Eric Nierenberg joined the Massachusetts state pension fund management group last summer as head of hedge funds and low-volatility strategies. It’s a mouthful, but Nierenberg is charged with helping the $58 billion retirement fund select better hedge funds and save tens of millions of dollars in fees for the benefit of pensioners and taxpayers. He recently spoke with Globe reporter Beth Healy. Here’s what she found out:
1When he’s not grilling hedge fund managers and poring over statistics, Nierenberg is a teacher at Brandeis University. He teaches a graduate class on behavioral economics and another on options and derivatives, which are securities that are tied to the value of underlying assets, such as stocks.
“I’m able to tell the students, ‘Hey, I actually was talking to a hedge fund yesterday about their straddle strategy.’ They perk up a bit. And when I go talk to hedge funds, because the night before I might’ve been teaching something on credit derivatives, I can start asking really specific questions about it that help me get inside. It’s been really helpful in both directions.’’

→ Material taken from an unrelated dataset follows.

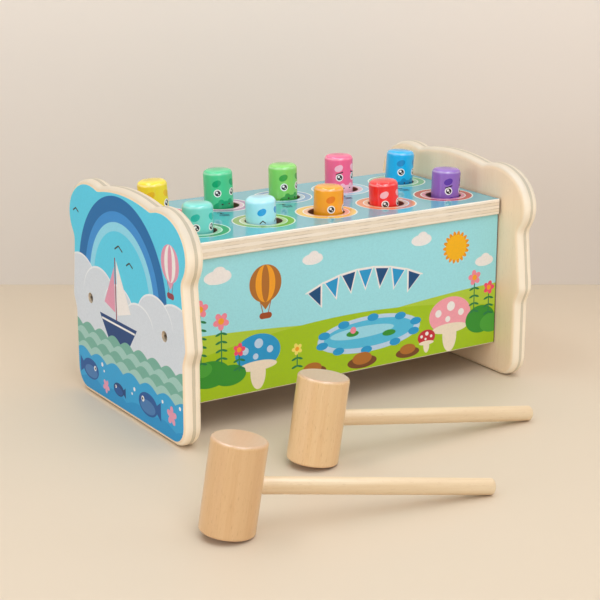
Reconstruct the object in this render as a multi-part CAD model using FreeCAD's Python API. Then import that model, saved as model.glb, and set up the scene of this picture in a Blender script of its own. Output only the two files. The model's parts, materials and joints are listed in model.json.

2He’s 39. And his right-hand person is a 26-year-old former student, Jiazhu Zhang, who’s now an intern at the state pension fund, helping Nierenberg crunch hedge fund data.
“You’re just trying to statistically take a data series — in this case, monthly returns of hedge funds — and ask the question, ‘What explained the returns that we’ve observed over the last two years, three years, five years?’ ’’
3The state used to employ 237 hedge funds to manage a $5 billion slice of the pension fund. Nierenberg has helped pare back to 22. They’ve fired all but one of the middlemen, or “fund-of-funds,’’ that offer access to other hedge funds. The results have vastly improved, with an 11.6 percent return in 2013 through November, vs. average annual returns of under 1 percent from 2007 to 2011.
“Hedge funds are designed to produce returns between equities and bonds, with a volatility [or ups and downs] much lower than equities — maybe in most cases a little higher than bonds. So on the spectrum of return and risk, it’s in between the two. So that’s how we use them, and that really is the true sense of the word ‘hedge.’ ”
4He’s meeting and negotiating with big-time hedge fund managers like Jonathon Jacobson of Highfields Capital Management. He’s even talking some of them (though not Jacobson) into discounting traditional management fees of 2 percent of the investment and 20 percent of profits. The state saved $29 million on hedge fund fees last year and expects to save as much as $40 million this year.
“Reducing the hedge fund fees has been a major focus. We want to do a lot better.’’
5He’s basically helping the state create its own “fund of funds,’’ or portfolio of hedge funds, instead of paying a third party to do it. The goal is to own the best funds possible, after a period in which the state had exposure to a number of managers involved in investment scandals or losses.
“We’re hedge fund skeptics at heart, and that’s important because we really take a real critical eye in our program. Relative to our expectations, the last two years have been really excellent for our hedge fund program. The portfolio did much better than the average hedge fund.’’
6Instead of just relying on consultants, Nierenberg is digging into the way the state’s hedge funds manage money, to understand if they’re lucky or good.
“When we first did this quantitative analysis, it was both encouraging and sobering at the same time. You talk to a manager, you think a manager is really good, and then you go back and run the numbers, and it’s like, ‘Oh.’ ’’
7His next step is to help the state create some investments that mimic hedge funds, without the big fees. For example, a hedge fund manager might post above-average returns, just by investing heavily in small-company stocks, or small-caps, which tend to outperform the broader market. The pension fund is planning to take $500 million out of hedge funds to devote to its own strategies.
“Why don’t we just get small-cap exposure directly? We don’t need to get it through the hedge fund manager.’’
Correction: An earlier version of this story misstated the amount of money moving from hedge funds to low-volatility strategies. It is $500 million.